Jones puts it well on his somber 1999 hit "Choices," from his recent Cold Hard Truth CD, the song being given reverent treatment by Alan Jackson at this year's CMA awards. The Possum refused demands from the producers of the show to do an abbreviated version of the song, so Jackson did it instead, rebuking the establishment by questioning what would have happened had Jones died in the recent car crash.
Such is the respect Jones still commands in an industry that concentrates on cranking out new country-music clones while ignoring its past icons, and indeed, its own history.
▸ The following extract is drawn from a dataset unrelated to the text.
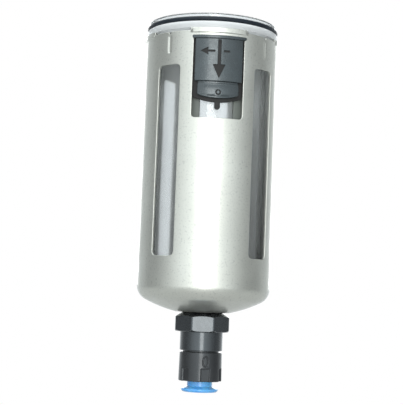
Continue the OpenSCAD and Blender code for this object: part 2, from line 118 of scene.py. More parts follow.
class Net:
    """Points with their own normals, welded where they meet, and faces between them."""

    def __init__(self):
        self.points, self.normals, self.faces, self.index = [], [], [], {}

    def add(self, point, normal):
        key = tuple(round(c, 3) for c in point)
        if key not in self.index:
            self.index[key] = len(self.points)
            self.points.append(point)
            self.normals.append(normal)
        return self.index[key]

    def face(self, *ids):
        ring = [i for n, i in enumerate(ids) if i != ids[n - 1]]
        if len(set(ring)) == len(ring) and len(ring) > 2:
            self.faces.append(ring)

    def strip(self, a, b, closed=True):
        for i in range(len(a) - (0 if closed else 1)):
            j = (i + 1) % len(a)
            self.face(a[i], a[j], b[j], b[i])

    def loft(self, rows, closed=True):
        """Strips from each row to the next, and from the last to the first if closed."""
        for a, b in zip(rows, rows[1:] + rows[:1] if closed else rows[1:]):
            self.strip(a, b)


def make(name, net, finish, body, node, second=None, where=None):
    """A piece in a CAD node's place. Faces where where(r, angle, z) is true take the second finish."""
    mesh = bpy.data.meshes.new(name)
    mesh.from_pydata([[c * MM for c in p] for p in net.points], [], net.faces)
    bm = bmesh.new()
    bm.from_mesh(mesh)
    bmesh.ops.recalc_face_normals(bm, faces=bm.faces)
    for f in bm.faces:
        f.smooth = True
    bm.to_mesh(mesh)
    bm.free()
    mesh.normals_split_custom_set_from_vertices(net.normals)
    mesh.materials.append(finish)
    if second:
        mesh.materials.append(second)
        for face in mesh.polygons:
            x, y, z = (c / MM for c in face.center)
            face.material_index = 1 if where(math.hypot(x, y), math.atan2(x, -y), z) else 0
    obj = bpy.data.objects.new(name, mesh)
    bpy.context.scene.collection.objects.link(obj)
    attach(obj, body)
    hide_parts(node)
    return obj


def rounded_line(corners, closed=True, steps=4):
    """(point, outward normal) along a line of (x, y, corner radius); the inside is on the left."""
    out, count = [], len(corners)
    for i, (x, y, radius) in enumerate(corners):
        if not closed and i in (0, count - 1):
            a, b = (corners[0], corners[1]) if i == 0 else (corners[-2], corners[-1])
            dx, dy = unit((b[0] - a[0], b[1] - a[1]))
            out.append(((x, y), (dy, -dx)))
            continue
        px, py, _ = corners[i - 1]
        nx, ny, _ = corners[(i + 1) % count]
        d1, d2 = unit((x - px, y - py)), unit((nx - x, ny - y))
        turn_angle = math.atan2(d1[0] * d2[1] - d1[1] * d2[0], d1[0] * d2[0] + d1[1] * d2[1])
        if abs(turn_angle) < 1e-4 or radius <= 0:
            out.append(((x, y), unit((d1[1] + d2[1], -d1[0] - d2[0]))))
            continue
        back_off = radius * math.tan(abs(turn_angle) / 2)
        way = 1 if turn_angle > 0 else -1
        cx = x - d1[0] * back_off - way * d1[1] * radius
        cy = y - d1[1] * back_off + way * d1[0] * radius
        for k in range(steps + 1):
            a = turn_angle * k / steps
            n = (d1[1] * math.cos(a) + d1[0] * math.sin(a), -d1[0] * math.cos(a) + d1[1] * math.sin(a))
            out.append(((cx + way * n[0] * radius, cy + way * n[1] * radius), n))
    return out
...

Giants like Merle Haggard, Waylon Jennings, Johnny Cash, and Loretta Lynn can't even get country airplay in 1999; the fact that Jones can be honored in such a public way (and not as a dusty relic of country's past) speaks volumes.
Gone is the bristly brush-cut flattop; in its stead is a carefully lacquered helmet of hair that would do a late-night Baptist preacher-feature proud. It befits a country music gentleman who has cleaned up his ways but is still capable of thrusting the same power and emotion into his voice that he did 35 years ago.
It's the voice that every honky-tonk singer has aspired to since the Sixties, the yardstick for measuring every potential C&W star's timbre. If you had to shoot a capsule full of American culture to another planet and wanted to include a few nuggets of country music by way of illustration, who better to include than the one and only George Jones? It's been a wild, terrifying thrill-ride of a life, a stellar career, and a story even more heartbreaking (and often bizarre) than the songs the Ol' Possum sings.
George Jones plays Stubb's Friday, October 22.